The march and the final Istanbul rally palpably shattered the sense of unassailable political superiority of ruling Justice and Development Party (AKP), which has felt on edge since a controversial referendum in April. The razor-thin victory in April referendum on the presidential system only sharpened its sense of insecurity, while the swelling popular support for the march appears to have solidified AKP’s fears.
With the march, Hasan Aksay wrote on the independent T24 news portal, AKP lost its claim of representing Justice, which ingrained on its party name, to the opposition, a symbolic but significant loss of political ground. It matters a lot. The ruling party is no longer seen as the representative of social justice for significant segments of society, ceding one of the longstanding pillars of its party philosophy as more and more rights violations have become commonplace in daily talk among people.
For Mr. Aksay, the march laid bare to naked realities of Turkey. And whatever the government says about Turkey’s democracy to the outside world, it is these people whose words matter the most: There is no justice in Turkey.
But there is still a tough road ahead for Turkey’s main opposition party. Umit Cizre, Professor of Political Science and former senior fellow at Woodrow Wilson Center for International Scholars, offered a realistic analysis on Turkey’s fragmented opposition.

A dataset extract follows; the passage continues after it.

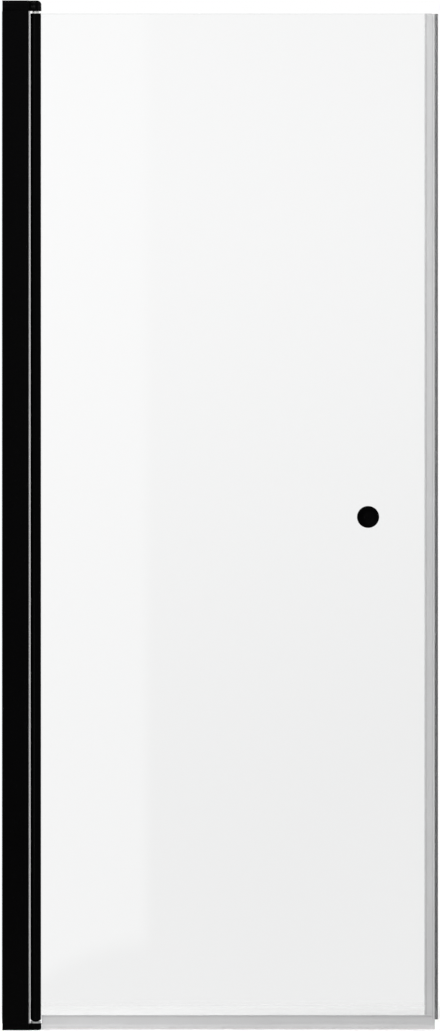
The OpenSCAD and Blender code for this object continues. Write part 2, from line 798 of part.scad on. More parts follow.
module knob_grub_screw() {
    inset = 1;
    grub_l = knob_neck_r - stud_r - inset;
    color("#b8bbbf") translate([knob_x, knob_y + waist_h, knob_z - stud_r - grub_l]) difference() {
        cylinder(h = grub_l, r = grub_r);
        translate([0, 0, -cut]) cylinder(h = grub_l / 3 + cut, r = grub_r / 2, $fn = 6);
    }
}

module knob_stud() {
    color("#b8bbbf") translate([knob_x, 0, knob_z]) rod_y(stud_r, -knob_y - stud_reach, knob_y + stud_reach);
}

module knob_sleeve() {
    color("#e4e5e6") translate([knob_x, 0, knob_z]) difference() {
        rod_y(glass_hole_r - 2 * fit_gap, fit_gap - glass_half, glass_half - fit_gap);
        rod_y(stud_r + 2 * fit_gap, -glass_t, glass_t);
    }
}

module knob_washers() {
    color("#e4e5e6") for (y = [-knob_y, glass_half]) translate([knob_x, y, knob_z]) difference() {
        rod_y(washer_r, 0, washer_t);
        rod_y(stud_r + 2 * fit_gap, -cut, washer_t + cut);
    }
}

module strike_seal() {
    web_x = glass_x1 + web_gap;
    box_wall = 0.8;
    color("#d3d6d8", 0.6) {
        translate([0, 0, strike_z0]) linear_extrude(height = seal_top - strike_z0) {
            rect([web_x, -leg_y1], [web_x + strike_web_t, leg_y1]);
            for (s = [-1, 1])
                rect([web_x, min(s * leg_y1, s * (leg_y1 - box_wall))],
                     [pocket_x0 + pocket_wall, max(s * leg_y1, s * (leg_y1 - box_wall))]);
            difference() {
                rect([pocket_x0, -pocket_half], [strike_x, pocket_half]);
                rect([pocket_x0 + pocket_wall, pocket_wall - pocket_half],
                     [strike_x - pocket_wall, pocket_half - pocket_wall]);
            }
        }
        translate([0, 0, sweep_top + slide_gap])
            linear_extrude(height = seal_top - sweep_top - slide_gap)
                for (s = [-1, 1])
                    rect([glass_x1 - strike_leg, min(s * leg_y0, s * leg_y1)],
                         [web_x + strike_web_t / 2, max(s * leg_y0, s * leg_y1)]);
    }
}

module magnet_strip() {
    skin = pocket_wall + fit_gap;
    color("#55575a")
        block([pocket_x0 + skin, skin - pocket_half, strike_z0 + slide_gap],
              [strike_x - skin, pocket_half - skin, seal_top - slide_gap]);
}

// Profile of the sweep across the door: Y along X, height along Y
module sweep_profile() {
    lip_top = sweep_clear + lip_h;
    lip_t = 0.6;
    lip_in = 0.3;
    fall = 9;
    rect([-leg_y1, lip_top], [-leg_y0, sweep_top]);
    rect([leg_y0, web_bottom], [leg_y1, sweep_top]);
    rect([-leg_y1, web_bottom], [leg_y1, web_top]);
    rect([lip_in - leg_y1, sweep_clear], [lip_in + lip_t - leg_y1, lip_top + seal_t]);
    polygon([[leg_y1 - seal_t, web_bottom], [leg_y1, web_bottom + seal_t],
             [leg_y1 + deflector_w, web_bottom + seal_t - fall],
             [leg_y1 + deflector_w - seal_t, web_bottom - fall]]);
}

// Length of sweep along X
module sweep_run(x0, x1) {
    translate([x0, 0, 0]) rotate([90, 0, 90]) linear_extrude(height = x1 - x0) children();
}

module bottom_sweep() {
    color("#d3d6d8", 0.6) {
        sweep_run(sweep_x0, glass_x1) sweep_profile();
        sweep_run(glass_x1 - cut, sweep_x1) intersection() {
            sweep_profile();
            rect([-post_w, 0], [post_w, sweep_end_z]);
        }
    }
}

wall_channel();
hinge_post();
hinge_gasket();
lock_screws();
lock_nuts();
screw_caps();
top_bracket();
top_cover();
bottom_bracket();
arm_screws();
top_bush();
top_pin();
bottom_pin();
lift_cam();
cam_follower();
door_stile();
top_plug();
bottom_plug();
plug_screws();
glass_panel();
glazing_gasket();
setting_block();
knob_outer();
knob_inner();
knob_stud();
knob_sleeve();
knob_washers();
knob_grub_screw();
strike_seal();
magnet_strip();
bottom_sweep();
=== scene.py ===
"""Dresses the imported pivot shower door: seals, screws, knobs, finishes, studio and camera.

Sizes are in millimetres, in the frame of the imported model, and become metres where a mesh is made.
The studio, the camera and the small lengths inside the finishes are in metres.
"""

from __future__ import annotations

import json
import logging
import math
from collections.abc import Sequence
from dataclasses import asdict, dataclass, field
from enum import Enum

import bmesh
import bpy
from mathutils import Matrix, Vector

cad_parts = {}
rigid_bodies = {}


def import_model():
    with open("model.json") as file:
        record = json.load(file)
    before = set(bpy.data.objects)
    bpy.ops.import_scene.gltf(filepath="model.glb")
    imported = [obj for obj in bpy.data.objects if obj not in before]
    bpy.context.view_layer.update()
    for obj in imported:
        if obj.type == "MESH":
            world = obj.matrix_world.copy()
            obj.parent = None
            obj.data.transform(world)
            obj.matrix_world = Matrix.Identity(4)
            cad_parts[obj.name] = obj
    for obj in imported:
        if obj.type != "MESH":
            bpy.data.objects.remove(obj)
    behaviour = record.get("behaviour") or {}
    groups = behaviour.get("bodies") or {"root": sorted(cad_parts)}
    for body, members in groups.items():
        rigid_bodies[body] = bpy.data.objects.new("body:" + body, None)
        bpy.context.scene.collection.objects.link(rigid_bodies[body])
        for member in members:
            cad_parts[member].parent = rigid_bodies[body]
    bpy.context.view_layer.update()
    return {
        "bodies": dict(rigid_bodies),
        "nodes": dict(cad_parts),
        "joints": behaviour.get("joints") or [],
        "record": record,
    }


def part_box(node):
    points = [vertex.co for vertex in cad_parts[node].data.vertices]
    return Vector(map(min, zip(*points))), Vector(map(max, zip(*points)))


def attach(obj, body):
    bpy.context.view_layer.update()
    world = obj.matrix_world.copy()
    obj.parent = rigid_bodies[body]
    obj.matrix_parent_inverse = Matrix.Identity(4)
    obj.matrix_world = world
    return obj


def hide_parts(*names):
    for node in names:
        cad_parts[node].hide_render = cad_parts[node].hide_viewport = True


MM = 0.001
X, Y, Z = 0, 1, 2
LOW, HIGH = 0, 1
LOG = logging.getLogger("shower_door")

WELD = 0.000001  # points nearer than this, in metres, become one
SMOOTH_ANGLE = 35.0  # edges bent by more than this many degrees stay sharp
MIDDLE = (0.3, 0.7)  # range that holds most values of a noise
FINE, ROUGH = 2.0, 3.0  # details of a noise
HEAD_SIDES, SOCKET_SIDES, SHANK_SIDES, CAP_SIDES = 32, 6, 24, 48
WHITE, BLACK = (1.0, 1.0, 1.0), (0.0, 0.0, 0.0)

Point = tuple[float, float]
Triple = tuple[float, float, float]
Seat = tuple[Triple, Triple]
Node = bpy.types.Node
Socket = bpy.types.NodeSocket
Material = bpy.types.Material
Piece = bpy.types.Object


class Slot(Enum):
    """Material slots of the record."""

    BLACK_COAT = "black_coat"
    BLACK_PLASTIC = "black_plastic"
    KNOB_BLACK = "knob_black"
    PIN_STEEL = "pin_steel"
    SCREW_STEEL = "screw_steel"
    GREY_PLASTIC = "grey_plastic"
    WHITE_PLASTIC = "white_plastic"
    CLEAR_GLASS = "clear_glass"
    GASKET = "gasket"
    BLACK_RUBBER = "black_rubber"
    CLEAR_PVC = "clear_pvc"
    MAGNET = "magnet"


class Side(Enum):
    """Sides of the glass: the outside of the shower faces -Y."""

    OUTER = -1
    INNER = 1


def side_of(node: str, corner: int, axis: int) -> float:
    """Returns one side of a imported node's box, in millimetres."""
    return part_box(node)[corner][axis] / MM


def middle_of(node: str, axis: int) -> float:
    """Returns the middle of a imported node's box along an axis, in millimetres."""
    return (side_of(node, LOW, axis) + side_of(node, HIGH, axis)) / 2


def from_side(node: str, corner: int, axis: int) -> float:
    """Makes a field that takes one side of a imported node's box."""
    return field(default_factory=lambda: side_of(node, corner, axis))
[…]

For her, the building of a true opposition would only be possible if the CHP achieves to go beyond boundaries of its political identity and orientation. Still, the march seems to confirm one of her earlier predictions about the direction of Turkey’s politics.
On April 26, she predicted that the state of public resentment and anger about Mr. Erdogan’s politics of manipulation would trigger unexpected social response.
“… the infuriated 50 percent harbors a sense of helplessness that can sour into depression. It is probably this paradox that will provoke a serious challenge to Erdogan in the future, transcending the impotent opposition parties, spilling into unorthodox channels and inventing new forms of protest,” she wrote for MERIP at that time. The march as an unorthodox way of protest reinvigorated Turkey’s dispirited opposition, gave a fresh source of hope to victims of the government purge and crackdown who have grown desperate over an incapable, inefficient Parliament.
In remarks to The Globe Post, she again touched upon that point, and said a bipartisan, wide-range coalition of young democrats would create a workable alliance of opposition.
Echoing Ms. Cizre, Mr. Eissenstat also urged caution against overstating ‘the repercussions of today’s actions.’
“Unifying the opposition on the long term will be difficult and, in any case, it is not clear, after the irregularities of the referendum, that elections can be trusted to deliver the people’s will any longer,” he said, citing the emerging mistrust against electoral institutions.
In a referendum in April that significantly expanded Mr. Erdogan’s presidential powers, Turkey’s Supreme Electoral Board (YSK) came under public fire after it made a last-minute ruling to accept counting unstamped ballot papers in a sharp break with long-held institutional tradition and electoral laws. The decision proved to be a game changer for the narrow Yes victory, drawing ire of the opposition, which claimed that as many as 2.5 million ballot papers without official stamps were counted as legitimate votes.
To Mr. Eissenstat, President Erdogan remains another factor to be reckoned with. He believes that Mr. Erdogan remains a “master tactician,” with remarkable tools at his disposal. “We see the repercussions of this in the media coverage of the Peace March; broadcast media, almost entirely cowed by the AKP, has ranged from vilification to simply ignoring the Justice March.”
“The largest opposition protest since Gezi was held today in Istanbul and most news channels in Turkey simply ignored it.”